The operating schedules of five research reactors have caused a certain amount of alarm in the nuclear medicine community, while a production factory in Belgium is closed after an incident. It was about nine months ago that a problem at Canada's main production reactor led to the cancellation of thousands of procedures.
Five key reactors in Belgium, Canada, France, South Africa and the Netherlands, which between them provide about 85% of the world's cobalt-60 supply and virtually all of the technetium-99m and molybdenum-99, are involved. All of them are scheduled for maintenance and refuelling stops within weeks. In addition, an isotope production factory in Belgium has been shut down after an emission of on of its products, iodine-131.
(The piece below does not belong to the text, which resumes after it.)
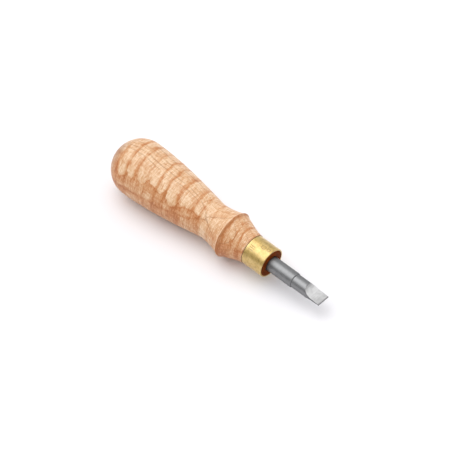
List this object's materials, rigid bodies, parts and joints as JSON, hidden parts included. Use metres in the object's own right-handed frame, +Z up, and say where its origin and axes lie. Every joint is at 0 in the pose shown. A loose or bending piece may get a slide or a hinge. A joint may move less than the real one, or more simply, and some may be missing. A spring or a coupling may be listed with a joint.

The High Flux Reactor (HFR) at Petten in the Netherlands is currently in an extended maintenance outage. A spokesman for the unit's operator, NRG, said an anomaly was spotted during the inspection at the end of August's operational run, and operation in September was cancelled for checks to take place. NRG said it would know more about when HFR could restart in the middle of next week.
In Canada, health officials have been liaising closely with NRG and isotope suppliers because that country's main source of medical isotopes is also offline for maintenance until 29 August. Chalk River's National Research Universal (NRU) reactor was at the centre of a crisis last year when it was ordered to close for safety upgrades. This lead to a dire shortage of isotopes, which only have a shelf life of a few days.
Since that crisis, information sharing between reactor operators, isotope suppliers, the government and medical establishments was stepped up in Canada with a 'new protocol'. In a statement, health minister Tony Clement said the health and safety of Canadians was his top priority.
While the BR-2 reactor at the Belgian Nuclear Research Centre is shut down for refuelling, as is the Osiris unit in France, South Africa's Safari-1 unit has modified its operating schedule. Operator Necsa said that today Safari-1 is operating at its maximum 20 MW capacity, but it will be shut down for maintenance on 30 August. The shutdown has been put back by 12 hours, as has its restart on 4 September, to help manage tightness in isotope supply.